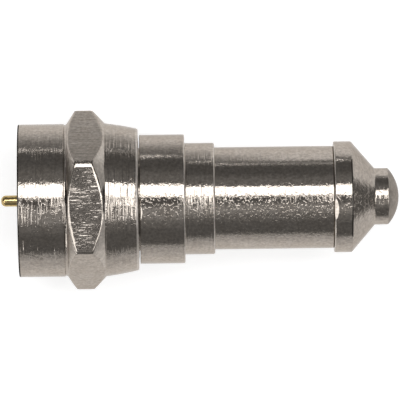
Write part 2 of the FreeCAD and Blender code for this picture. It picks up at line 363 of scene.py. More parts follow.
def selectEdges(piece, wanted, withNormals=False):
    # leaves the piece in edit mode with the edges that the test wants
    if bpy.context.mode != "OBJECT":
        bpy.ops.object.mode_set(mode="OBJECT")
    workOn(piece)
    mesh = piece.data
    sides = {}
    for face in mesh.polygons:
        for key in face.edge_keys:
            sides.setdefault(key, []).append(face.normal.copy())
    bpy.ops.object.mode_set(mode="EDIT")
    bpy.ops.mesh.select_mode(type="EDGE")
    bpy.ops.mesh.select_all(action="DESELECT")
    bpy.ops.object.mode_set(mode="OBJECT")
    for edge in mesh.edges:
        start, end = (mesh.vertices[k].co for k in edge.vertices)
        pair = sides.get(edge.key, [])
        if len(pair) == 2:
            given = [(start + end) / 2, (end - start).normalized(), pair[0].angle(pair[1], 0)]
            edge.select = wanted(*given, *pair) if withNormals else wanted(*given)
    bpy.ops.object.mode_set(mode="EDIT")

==

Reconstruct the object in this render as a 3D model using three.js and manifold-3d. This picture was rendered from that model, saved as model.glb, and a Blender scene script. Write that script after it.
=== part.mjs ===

**PROBLEM DETAILS**
Copy out each line in the listing that has the word "this".

**TASK ANSWER**
Write part 2 of the FreeCAD and Blender code for this picture. It picks up at line 363 of scene.py. More parts follow.
Reconstruct the object in this render as a 3D model using three.js and manifold-3d. This picture was rendered from that model, saved as model.glb, and a Blender scene script. Write that script after it.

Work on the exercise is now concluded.